SOURCE DATA >>
_____

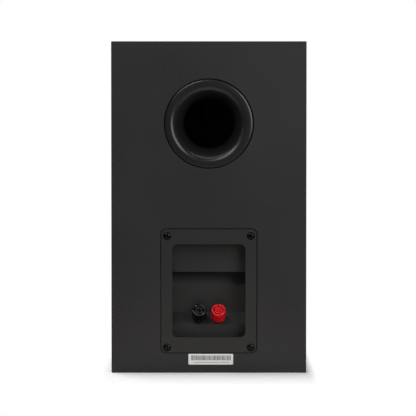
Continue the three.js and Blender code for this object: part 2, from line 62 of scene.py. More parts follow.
def finished(name, mesh, material, sharp=35):
    """The mesh as an object, cleaned, turned outwards and shaded smooth below the sharp angle."""
    work = bmesh.new()
    work.from_mesh(mesh)
    bmesh.ops.remove_doubles(work, verts=work.verts, dist=1e-7)
    bmesh.ops.dissolve_degenerate(work, edges=work.edges, dist=1e-8)
    bmesh.ops.recalc_face_normals(work, faces=work.faces)
    work.to_mesh(mesh)
    work.free()
    mesh.materials.clear()
    mesh.materials.append(material)
    mesh.shade_smooth()
    mesh.set_sharp_from_angle(angle=math.radians(sharp))
    piece = bpy.data.objects.new(name, mesh)
    bpy.context.collection.objects.link(piece)
    return piece


def rounded_rectangle(width, tall, radius, steps=8, x=0.0, z=0.0):
    """The points of a rounded rectangle round (x, z), anticlockwise."""
    centres = [(1, -1), (1, 1), (-1, 1), (-1, -1)]
    points = []
    for quarter, (sx, sz) in enumerate(centres):
        cx, cz = x + sx * (width / 2 - radius), z + sz * (tall / 2 - radius)
        for step in range(steps + 1):
            angle = math.radians(90 * (quarter - 1) + 90 * step / steps)
            points.append((cx + radius * math.cos(angle), cz + radius * math.sin(angle)))
    return points


def circle(radius, x=0.0, z=0.0, steps=128):
    angles = [2 * math.pi * step / steps for step in range(steps)]
    return [(x + radius * math.cos(a), z + radius * math.sin(a)) for a in angles]


def crisp(piece, widest):
    """Shade the faces that lie flat in the XZ plane, or are larger than widest, without smoothing."""
    for face in piece.data.polygons:
        if abs(face.normal.y) > FACING or face.area > widest:
            face.use_smooth = False
    return piece


def plate(name, outline, holes, back, front, edge, material):
    """A flat plate in the XZ plane between y = back and y = front, with its holes and rounded edges."""
    curve = bpy.data.curves.new(name, "CURVE")
    curve.dimensions = "2D"
    curve.fill_mode = "BOTH"
    curve.extrude = abs(front - back) / 2 - edge
    curve.bevel_depth = edge
    curve.bevel_resolution = 3
    curve.offset = -edge
    for loop in [outline] + [hole[::-1] for hole in holes]:
        spline = curve.splines.new("POLY")
        spline.points.add(len(loop) - 1)
        for point, (x, z) in zip(spline.points, loop):
            point.co = (x, z, 0, 1)
        spline.use_cyclic_u = True
    holder = bpy.data.objects.new(name, curve)
    bpy.context.collection.objects.link(holder)
    mesh = bpy.data.meshes.new_from_object(holder.evaluated_get(bpy.context.evaluated_depsgraph_get()))
    bpy.data.objects.remove(holder)
    mesh.transform(Matrix.Translation((0, (back + front) / 2, 0)) @ Matrix.Rotation(math.pi / 2, 4, "X"))
    return crisp(finished(name, mesh, material), PLATE_FACE)


def node_group(name, inputs, outputs):
    """A shader node group with named inputs (name, type, default) and outputs (name, type)."""
    group = bpy.data.node_groups.new(name, "ShaderNodeTree")
    for label, kind, default in inputs:
        socket = group.interface.new_socket(label, in_out="INPUT", socket_type=kind)
        socket.default_value = default
    for label, kind in outputs:
        group.interface.new_socket(label, in_out="OUTPUT", socket_type=kind)
    return group, group.nodes.new("NodeGroupInput"), group.nodes.new("NodeGroupOutput")


def linked(tree, kind, settings=None, **sockets):
    """A node whose input sockets are set to values or joined to other sockets."""
    node = tree.nodes.new(kind)
    for key, value in (settings or {}).items():
        setattr(node, key, value)
    for key, value in sockets.items():
        socket = node.inputs[int(key[1:])] if key[0] == "_" and key[1:].isdigit() else node.inputs[key]
        if isinstance(value, bpy.types.NodeSocket):
            tree.links.new(value, socket)
        else:
            socket.default_value = value
    return node


# Fine grain: a pebbled surface height with a slow drift in tone over it.
grain, g_in, g_out = node_group(
    "fine_grain",
    [("Grain per metre", "NodeSocketFloat", 900.0), ("Drift per metre", "NodeSocketFloat", 12.0),
     ("Dark", "NodeSocketColor", (0.02, 0.02, 0.02, 1)), ("Light", "NodeSocketColor", (0.03, 0.03, 0.03, 1)),
     ("Rough low", "NodeSocketFloat", 0.4), ("Rough high", "NodeSocketFloat", 0.6)],
    [("Colour", "NodeSocketColor"), ("Roughness", "NodeSocketFloat"), ("Height", "NodeSocketFloat")])
where = linked(grain, "ShaderNodeTexCoord")
pebble = linked(grain, "ShaderNodeTexVoronoi", {"feature": "SMOOTH_F1"}, Vector=where.outputs["Object"],
                Scale=g_in.outputs["Grain per metre"], Smoothness=0.6, Randomness=1.0)
fleck = linked(grain, "ShaderNodeTexNoise", None, Vector=where.outputs["Object"],
               Scale=g_in.outputs["Grain per metre"], Detail=3.0, Roughness=0.6)
drift = linked(grain, "ShaderNodeTexNoise", None, Vector=where.outputs["Object"],
               Scale=g_in.outputs["Drift per metre"], Detail=2.0, Roughness=0.5)
height = linked(grain, "ShaderNodeMath", {"operation": "MULTIPLY_ADD"}, _0=fleck.outputs["Fac"], _1=0.45,
                _2=pebble.outputs["Distance"])
tone = linked(grain, "ShaderNodeMath", {"operation": "MULTIPLY_ADD"}, _0=fleck.outputs["Fac"], _1=0.5,
              _2=drift.outputs["Fac"])
spread = linked(grain, "ShaderNodeMapRange", None, Value=tone.outputs[0],
                **{"From Min": 0.45, "From Max": 1.05})
colour = linked(grain, "ShaderNodeMix", {"data_type": "RGBA"}, Factor=spread.outputs[0])
grain.links.new(g_in.outputs["Dark"], colour.inputs[6])
grain.links.new(g_in.outputs["Light"], colour.inputs[7])
rough = linked(grain, "ShaderNodeMapRange", None, Value=spread.outputs[0])
grain.links.new(g_in.outputs["Rough low"], rough.inputs["To Min"])
grain.links.new(g_in.outputs["Rough high"], rough.inputs["To Max"])
grain.links.new(colour.outputs[2], g_out.inputs["Colour"])
grain.links.new(rough.outputs[0], g_out.inputs["Roughness"])
grain.links.new(height.outputs[0], g_out.inputs["Height"])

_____

EXERCISE GOAL >>
Extract the first line above and each line after it up to and including the one with "return [(x +", please, exactly and with nothing else.

THE OUTPUT >>
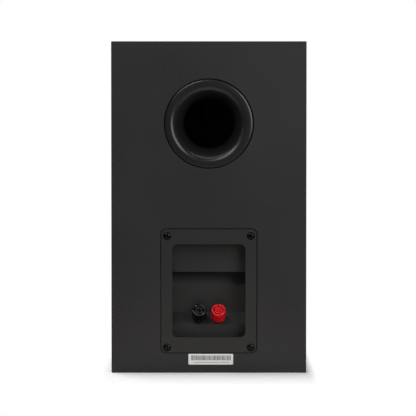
Continue the three.js and Blender code for this object: part 2, from line 62 of scene.py. More parts follow.
def finished(name, mesh, material, sharp=35):
    """The mesh as an object, cleaned, turned outwards and shaded smooth below the sharp angle."""
    work = bmesh.new()
    work.from_mesh(mesh)
    bmesh.ops.remove_doubles(work, verts=work.verts, dist=1e-7)
    bmesh.ops.dissolve_degenerate(work, edges=work.edges, dist=1e-8)
    bmesh.ops.recalc_face_normals(work, faces=work.faces)
    work.to_mesh(mesh)
    work.free()
    mesh.materials.clear()
    mesh.materials.append(material)
    mesh.shade_smooth()
    mesh.set_sharp_from_angle(angle=math.radians(sharp))
    piece = bpy.data.objects.new(name, mesh)
    bpy.context.collection.objects.link(piece)
    return piece


def rounded_rectangle(width, tall, radius, steps=8, x=0.0, z=0.0):
    """The points of a rounded rectangle round (x, z), anticlockwise."""
    centres = [(1, -1), (1, 1), (-1, 1), (-1, -1)]
    points = []
    for quarter, (sx, sz) in enumerate(centres):
        cx, cz = x + sx * (width / 2 - radius), z + sz * (tall / 2 - radius)
        for step in range(steps + 1):
            angle = math.radians(90 * (quarter - 1) + 90 * step / steps)
            points.append((cx + radius * math.cos(angle), cz + radius * math.sin(angle)))
    return points


def circle(radius, x=0.0, z=0.0, steps=128):
    angles = [2 * math.pi * step / steps for step in range(steps)]
    return [(x + radius * math.cos(a), z + radius * math.sin(a)) for a in angles]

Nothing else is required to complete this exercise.